I wonder what the maximum power the MGU-H is capable of in motor mode?
If it takes ~100kw for ~5 bar MAP. Does that mean the MGU-H needs to be that powerful? Or does it only need to be powerful enough to create a lag free environment? ie maintain a minimum and maximum turbine speed.
If so it allows you to size your turbo for extreme efficiency as the turbine doesn't have to be efficient over as wide a range of efficiency islands. Provided of course you have enough electrical energy.
Again if your combustion process is good it's easier to make that compromise. As you can just harvest K->H->ES, and you can take that engine penalty, still have more power and need less fuel to do it than everyone else.
Personally, I tend to think of this from the opposite direction - just another way to do it and both ways are equally valid. Let me explain how I see this.
The energy flow from MGU-H to ES is unlimited in both per-lap limit (amount) and in charge/discharge speed (rate), and given that the MGU-H can be used as a flywheel to allow some sort of alternative route from the K to the battery, then you'd have to work pretty hard on the sizing of both the MGU-H and MGU-K than if you ignored this route and optimised them against more traditional, simpler sizings. Both of those components are going to have higher limits than they would otherwise have, if you didn't see this route and optimise your PU around using it.
The first thing I'd say is that the 2MJ and 4MJ limits for K-direct-to-ES need to be maximised, so the ES is going to have to be able to store and discharge 4MJ per lap for the working life of the control electronics and energy store, purely from this workload alone.
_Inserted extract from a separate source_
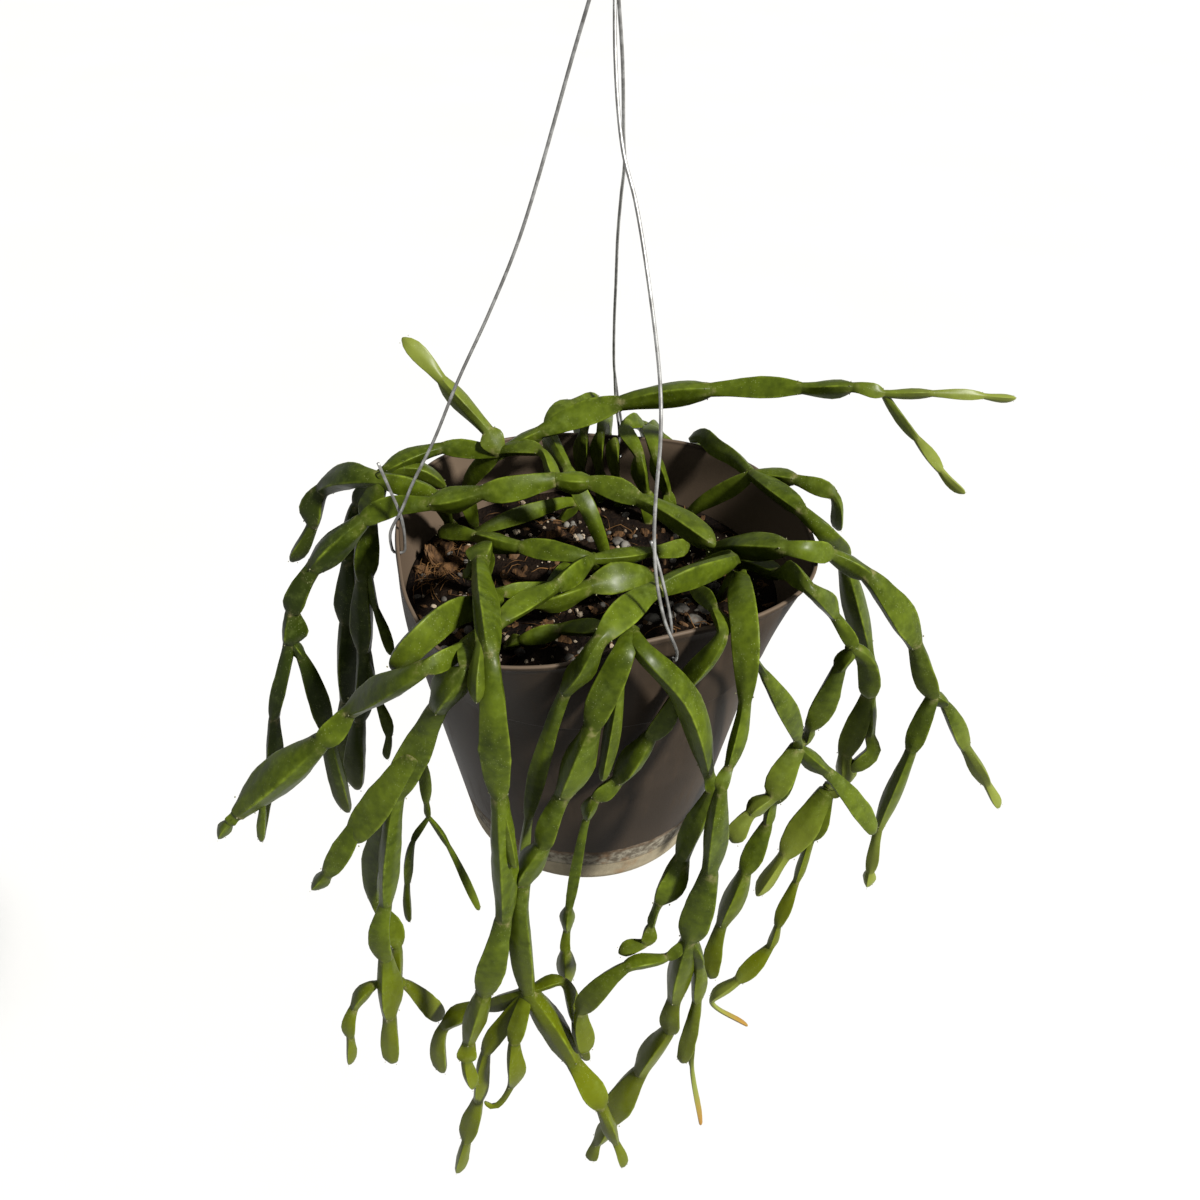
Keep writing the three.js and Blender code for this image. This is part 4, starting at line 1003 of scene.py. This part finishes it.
def make_fibres():
    """Arcs of 8 to 26 mm that start on the soil, bow upwards by a sine and turn as they go."""
    draw = np.random.default_rng(31)
    x, y = scattered(FIBRE_COUNT, draw)
    x[:FIBRES_AT_BARK] = -94 + draw.normal(0, 8, FIBRES_AT_BARK)
    y[:FIBRES_AT_BARK] = 20 + draw.normal(0, 11, FIBRES_AT_BARK)
    length = draw.uniform(8, 26, FIBRE_COUNT)
    heading = draw.uniform(0, 2 * np.pi, FIBRE_COUNT)[:, None]
    heading = heading + np.linspace(0, 1, FIBRE_STEPS) * draw.normal(0, 0.9, FIBRE_COUNT)[:, None]
    step = (length / (FIBRE_STEPS - 1))[:, None]
    run_x = x[:, None] + np.cumsum(np.cos(heading) * step, axis=1)
    run_y = y[:, None] + np.cumsum(np.sin(heading) * step, axis=1)
    inside = 0.97 * (inner_radius(SOIL_LEVEL) - 2) * lobed(np.arctan2(run_y, run_x), SOIL_LEVEL)
    pull = np.minimum(1, inside / np.maximum(np.hypot(run_x, run_y), 1e-6))
    run_x, run_y = run_x * pull, run_y * pull
    bow = np.sin(np.linspace(0, np.pi, FIBRE_STEPS)) * draw.uniform(0.3, 4.5, FIBRE_COUNT)[:, None]
    run_z = soil_height(run_x, run_y) + 0.2 + bow
    thick = draw.uniform(0.18, 0.45, FIBRE_COUNT)[:, None] * np.linspace(1, 0.5, FIBRE_STEPS)
    middles = np.stack([run_x, run_y, run_z], axis=-1)[:, :, None]
    side = np.array([0, 2.1, 4.2])
    spoke = np.stack([
        -np.sin(heading)[..., None] * np.cos(side),
        np.cos(heading)[..., None] * np.cos(side),
        np.broadcast_to(np.sin(side), (FIBRE_COUNT, FIBRE_STEPS, 3)),
    ], axis=-1)
    rings = middles + spoke * thick[:, :, None, None]
    strands = [tube(ring, ring[0].mean(axis=0), ring[-1].mean(axis=0)) for ring in rings]
    finish = make_finish("fibre", fibre_look, Specular_IOR_Level=0.05)
    make_piece("soil_fibres", stack_tubes(strands), (), [finish])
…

All rechargeable batteries lose capacity with each charge-discharge-recharge cycle, so an ES battery at end-of-life ( which is what, 10 weekends next year?) needs a lot more than 4MJ full-to-empty at the start of its life in order to have that at the end of life. But it's not a 4MJ lap limit at all anyway. It's far more than that because of the flywheel route.
Consider the sizing of the MGU-H if you're using it as a flywheel a lot of the time during a lap.
If the flywheel is being used to charge the ES, then you're going to want it to be able to accept power from the MGU-K at maximum rate for the MGU-K (120kW) during the flywheel spin-up, and it's going to need to be able to dump that kinetic energy into the ES at some rate you decide.
You might guess/start off with at the same 120kW that was being used to generate electricity for the ES, so a 50/50 split of time spent charging and discharging.
I think that would be really ineffective, since there is an *unlimited* path from the MGU-H to the ES. You'd actually want that to discharge into the battery as quickly and for as short a time as possible - just for example, you might opt to have the MGU-H dumping power back into the ES at 240kW or 360kW, or more.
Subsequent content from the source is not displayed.